▶ Information shown:
⁂

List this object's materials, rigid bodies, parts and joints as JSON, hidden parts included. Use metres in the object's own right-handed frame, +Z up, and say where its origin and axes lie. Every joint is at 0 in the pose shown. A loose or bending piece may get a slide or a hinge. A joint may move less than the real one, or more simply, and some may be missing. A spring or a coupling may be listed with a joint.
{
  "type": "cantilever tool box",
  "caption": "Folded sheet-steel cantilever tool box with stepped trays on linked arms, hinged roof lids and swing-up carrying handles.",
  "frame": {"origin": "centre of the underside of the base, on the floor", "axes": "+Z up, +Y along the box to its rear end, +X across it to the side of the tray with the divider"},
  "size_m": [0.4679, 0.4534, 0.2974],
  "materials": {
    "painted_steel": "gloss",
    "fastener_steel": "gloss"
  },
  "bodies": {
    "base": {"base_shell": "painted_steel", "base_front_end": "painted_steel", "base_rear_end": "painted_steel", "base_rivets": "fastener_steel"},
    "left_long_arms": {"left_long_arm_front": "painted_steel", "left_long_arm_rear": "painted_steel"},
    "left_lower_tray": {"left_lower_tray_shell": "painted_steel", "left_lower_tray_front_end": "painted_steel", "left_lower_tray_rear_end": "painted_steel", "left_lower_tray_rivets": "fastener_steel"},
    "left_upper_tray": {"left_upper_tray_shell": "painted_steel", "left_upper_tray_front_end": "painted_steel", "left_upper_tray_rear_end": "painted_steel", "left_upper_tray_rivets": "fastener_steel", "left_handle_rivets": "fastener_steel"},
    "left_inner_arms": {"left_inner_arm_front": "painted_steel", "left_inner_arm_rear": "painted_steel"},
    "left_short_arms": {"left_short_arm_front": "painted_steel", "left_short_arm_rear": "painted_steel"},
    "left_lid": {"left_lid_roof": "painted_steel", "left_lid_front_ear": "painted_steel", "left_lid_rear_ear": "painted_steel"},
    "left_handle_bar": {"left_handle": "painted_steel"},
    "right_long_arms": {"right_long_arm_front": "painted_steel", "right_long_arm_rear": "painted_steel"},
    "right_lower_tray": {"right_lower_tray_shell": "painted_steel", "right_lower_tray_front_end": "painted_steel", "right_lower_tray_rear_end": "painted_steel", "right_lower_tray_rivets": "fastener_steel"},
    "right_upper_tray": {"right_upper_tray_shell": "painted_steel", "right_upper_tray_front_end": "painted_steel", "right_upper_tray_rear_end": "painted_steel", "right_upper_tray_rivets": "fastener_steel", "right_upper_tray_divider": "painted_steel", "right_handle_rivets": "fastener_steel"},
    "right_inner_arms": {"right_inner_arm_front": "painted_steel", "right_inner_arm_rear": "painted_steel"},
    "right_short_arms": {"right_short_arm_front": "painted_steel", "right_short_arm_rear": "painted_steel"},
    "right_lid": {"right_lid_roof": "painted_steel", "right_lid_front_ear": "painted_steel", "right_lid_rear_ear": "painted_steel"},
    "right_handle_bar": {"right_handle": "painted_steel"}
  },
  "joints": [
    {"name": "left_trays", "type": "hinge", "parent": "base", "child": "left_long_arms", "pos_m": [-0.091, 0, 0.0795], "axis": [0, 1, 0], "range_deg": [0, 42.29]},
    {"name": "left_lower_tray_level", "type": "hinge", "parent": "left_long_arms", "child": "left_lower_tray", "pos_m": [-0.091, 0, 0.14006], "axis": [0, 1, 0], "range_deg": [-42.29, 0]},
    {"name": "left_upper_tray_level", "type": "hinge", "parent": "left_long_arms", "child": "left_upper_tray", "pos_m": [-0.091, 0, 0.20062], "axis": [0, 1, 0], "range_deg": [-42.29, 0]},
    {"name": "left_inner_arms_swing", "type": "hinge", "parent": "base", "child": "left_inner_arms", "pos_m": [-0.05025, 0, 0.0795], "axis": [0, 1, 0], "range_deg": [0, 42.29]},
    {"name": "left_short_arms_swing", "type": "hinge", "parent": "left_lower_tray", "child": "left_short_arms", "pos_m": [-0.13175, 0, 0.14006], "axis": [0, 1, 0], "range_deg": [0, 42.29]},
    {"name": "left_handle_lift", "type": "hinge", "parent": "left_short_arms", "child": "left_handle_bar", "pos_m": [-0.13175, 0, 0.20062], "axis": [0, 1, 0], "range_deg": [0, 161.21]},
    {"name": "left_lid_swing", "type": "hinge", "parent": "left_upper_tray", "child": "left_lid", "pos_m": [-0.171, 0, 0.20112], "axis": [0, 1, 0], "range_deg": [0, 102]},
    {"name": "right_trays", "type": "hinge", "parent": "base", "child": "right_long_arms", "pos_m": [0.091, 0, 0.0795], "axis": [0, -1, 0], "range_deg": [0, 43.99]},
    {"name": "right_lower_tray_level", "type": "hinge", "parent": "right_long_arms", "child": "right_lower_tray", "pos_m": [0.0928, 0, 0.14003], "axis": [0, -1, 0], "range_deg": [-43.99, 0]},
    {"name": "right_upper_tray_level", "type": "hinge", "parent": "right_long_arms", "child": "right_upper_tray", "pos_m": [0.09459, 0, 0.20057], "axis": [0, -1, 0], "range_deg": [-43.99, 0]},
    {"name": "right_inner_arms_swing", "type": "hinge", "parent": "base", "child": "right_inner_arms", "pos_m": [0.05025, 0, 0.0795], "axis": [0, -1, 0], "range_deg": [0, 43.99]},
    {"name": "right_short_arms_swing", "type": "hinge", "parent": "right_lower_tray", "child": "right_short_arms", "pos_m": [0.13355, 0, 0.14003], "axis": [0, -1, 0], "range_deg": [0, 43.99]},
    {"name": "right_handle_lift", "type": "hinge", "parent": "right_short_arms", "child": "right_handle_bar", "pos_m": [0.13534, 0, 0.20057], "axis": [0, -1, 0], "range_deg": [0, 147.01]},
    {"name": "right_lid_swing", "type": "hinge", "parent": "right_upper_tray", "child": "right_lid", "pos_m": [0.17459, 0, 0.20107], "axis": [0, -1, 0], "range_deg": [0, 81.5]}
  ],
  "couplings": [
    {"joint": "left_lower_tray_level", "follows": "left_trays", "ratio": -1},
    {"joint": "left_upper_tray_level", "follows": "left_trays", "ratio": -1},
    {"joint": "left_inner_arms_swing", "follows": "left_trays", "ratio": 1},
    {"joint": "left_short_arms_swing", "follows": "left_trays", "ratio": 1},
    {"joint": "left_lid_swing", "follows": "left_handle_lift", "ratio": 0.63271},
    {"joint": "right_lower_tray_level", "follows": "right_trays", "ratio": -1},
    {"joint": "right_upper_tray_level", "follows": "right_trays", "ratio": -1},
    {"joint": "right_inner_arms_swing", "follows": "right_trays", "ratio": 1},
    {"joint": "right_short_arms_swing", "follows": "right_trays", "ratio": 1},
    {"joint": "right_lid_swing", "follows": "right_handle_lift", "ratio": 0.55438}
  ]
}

⁂

▶ Aim: Reproduce the data in full, exactly as presented.

▶ Exercise solution:
List this object's materials, rigid bodies, parts and joints as JSON, hidden parts included. Use metres in the object's own right-handed frame, +Z up, and say where its origin and axes lie. Every joint is at 0 in the pose shown. A loose or bending piece may get a slide or a hinge. A joint may move less than the real one, or more simply, and some may be missing. A spring or a coupling may be listed with a joint.
{
  "type": "cantilever tool box",
  "caption": "Folded sheet-steel cantilever tool box with stepped trays on linked arms, hinged roof lids and swing-up carrying handles.",
  "frame": {"origin": "centre of the underside of the base, on the floor", "axes": "+Z up, +Y along the box to its rear end, +X across it to the side of the tray with the divider"},
  "size_m": [0.4679, 0.4534, 0.2974],
  "materials": {
    "painted_steel": "gloss",
    "fastener_steel": "gloss"
  },
  "bodies": {
    "base": {"base_shell": "painted_steel", "base_front_end": "painted_steel", "base_rear_end": "painted_steel", "base_rivets": "fastener_steel"},
    "left_long_arms": {"left_long_arm_front": "painted_steel", "left_long_arm_rear": "painted_steel"},
    "left_lower_tray": {"left_lower_tray_shell": "painted_steel", "left_lower_tray_front_end": "painted_steel", "left_lower_tray_rear_end": "painted_steel", "left_lower_tray_rivets": "fastener_steel"},
    "left_upper_tray": {"left_upper_tray_shell": "painted_steel", "left_upper_tray_front_end": "painted_steel", "left_upper_tray_rear_end": "painted_steel", "left_upper_tray_rivets": "fastener_steel", "left_handle_rivets": "fastener_steel"},
    "left_inner_arms": {"left_inner_arm_front": "painted_steel", "left_inner_arm_rear": "painted_steel"},
    "left_short_arms": {"left_short_arm_front": "painted_steel", "left_short_arm_rear": "painted_steel"},
    "left_lid": {"left_lid_roof": "painted_steel", "left_lid_front_ear": "painted_steel", "left_lid_rear_ear": "painted_steel"},
    "left_handle_bar": {"left_handle": "painted_steel"},
    "right_long_arms": {"right_long_arm_front": "painted_steel", "right_long_arm_rear": "painted_steel"},
    "right_lower_tray": {"right_lower_tray_shell": "painted_steel", "right_lower_tray_front_end": "painted_steel", "right_lower_tray_rear_end": "painted_steel", "right_lower_tray_rivets": "fastener_steel"},
    "right_upper_tray": {"right_upper_tray_shell": "painted_steel", "right_upper_tray_front_end": "painted_steel", "right_upper_tray_rear_end": "painted_steel", "right_upper_tray_rivets": "fastener_steel", "right_upper_tray_divider": "painted_steel", "right_handle_rivets": "fastener_steel"},
    "right_inner_arms": {"right_inner_arm_front": "painted_steel", "right_inner_arm_rear": "painted_steel"},
    "right_short_arms": {"right_short_arm_front": "painted_steel", "right_short_arm_rear": "painted_steel"},
    "right_lid": {"right_lid_roof": "painted_steel", "right_lid_front_ear": "painted_steel", "right_lid_rear_ear": "painted_steel"},
    "right_handle_bar": {"right_handle": "painted_steel"}
  },
  "joints": [
    {"name": "left_trays", "type": "hinge", "parent": "base", "child": "left_long_arms", "pos_m": [-0.091, 0, 0.0795], "axis": [0, 1, 0], "range_deg": [0, 42.29]},
    {"name": "left_lower_tray_level", "type": "hinge", "parent": "left_long_arms", "child": "left_lower_tray", "pos_m": [-0.091, 0, 0.14006], "axis": [0, 1, 0], "range_deg": [-42.29, 0]},
    {"name": "left_upper_tray_level", "type": "hinge", "parent": "left_long_arms", "child": "left_upper_tray", "pos_m": [-0.091, 0, 0.20062], "axis": [0, 1, 0], "range_deg": [-42.29, 0]},
    {"name": "left_inner_arms_swing", "type": "hinge", "parent": "base", "child": "left_inner_arms", "pos_m": [-0.05025, 0, 0.0795], "axis": [0, 1, 0], "range_deg": [0, 42.29]},
    {"name": "left_short_arms_swing", "type": "hinge", "parent": "left_lower_tray", "child": "left_short_arms", "pos_m": [-0.13175, 0, 0.14006], "axis": [0, 1, 0], "range_deg": [0, 42.29]},
    {"name": "left_handle_lift", "type": "hinge", "parent": "left_short_arms", "child": "left_handle_bar", "pos_m": [-0.13175, 0, 0.20062], "axis": [0, 1, 0], "range_deg": [0, 161.21]},
    {"name": "left_lid_swing", "type": "hinge", "parent": "left_upper_tray", "child": "left_lid", "pos_m": [-0.171, 0, 0.20112], "axis": [0, 1, 0], "range_deg": [0, 102]},
    {"name": "right_trays", "type": "hinge", "parent": "base", "child": "right_long_arms", "pos_m": [0.091, 0, 0.0795], "axis": [0, -1, 0], "range_deg": [0, 43.99]},
    {"name": "right_lower_tray_level", "type": "hinge", "parent": "right_long_arms", "child": "right_lower_tray", "pos_m": [0.0928, 0, 0.14003], "axis": [0, -1, 0], "range_deg": [-43.99, 0]},
    {"name": "right_upper_tray_level", "type": "hinge", "parent": "right_long_arms", "child": "right_upper_tray", "pos_m": [0.09459, 0, 0.20057], "axis": [0, -1, 0], "range_deg": [-43.99, 0]},
    {"name": "right_inner_arms_swing", "type": "hinge", "parent": "base", "child": "right_inner_arms", "pos_m": [0.05025, 0, 0.0795], "axis": [0, -1, 0], "range_deg": [0, 43.99]},
    {"name": "right_short_arms_swing", "type": "hinge", "parent": "right_lower_tray", "child": "right_short_arms", "pos_m": [0.13355, 0, 0.14003], "axis": [0, -1, 0], "range_deg": [0, 43.99]},
    {"name": "right_handle_lift", "type": "hinge", "parent": "right_short_arms", "child": "right_handle_bar", "pos_m": [0.13534, 0, 0.20057], "axis": [0, -1, 0], "range_deg": [0, 147.01]},
    {"name": "right_lid_swing", "type": "hinge", "parent": "right_upper_tray", "child": "right_lid", "pos_m": [0.17459, 0, 0.20107], "axis": [0, -1, 0], "range_deg": [0, 81.5]}
  ],
  "couplings": [
    {"joint": "left_lower_tray_level", "follows": "left_trays", "ratio": -1},
    {"joint": "left_upper_tray_level", "follows": "left_trays", "ratio": -1},
    {"joint": "left_inner_arms_swing", "follows": "left_trays", "ratio": 1},
    {"joint": "left_short_arms_swing", "follows": "left_trays", "ratio": 1},
    {"joint": "left_lid_swing", "follows": "left_handle_lift", "ratio": 0.63271},
    {"joint": "right_lower_tray_level", "follows": "right_trays", "ratio": -1},
    {"joint": "right_upper_tray_level", "follows": "right_trays", "ratio": -1},
    {"joint": "right_inner_arms_swing", "follows": "right_trays", "ratio": 1},
    {"joint": "right_short_arms_swing", "follows": "right_trays", "ratio": 1},
    {"joint": "right_lid_swing", "follows": "right_handle_lift", "ratio": 0.55438}
  ]
}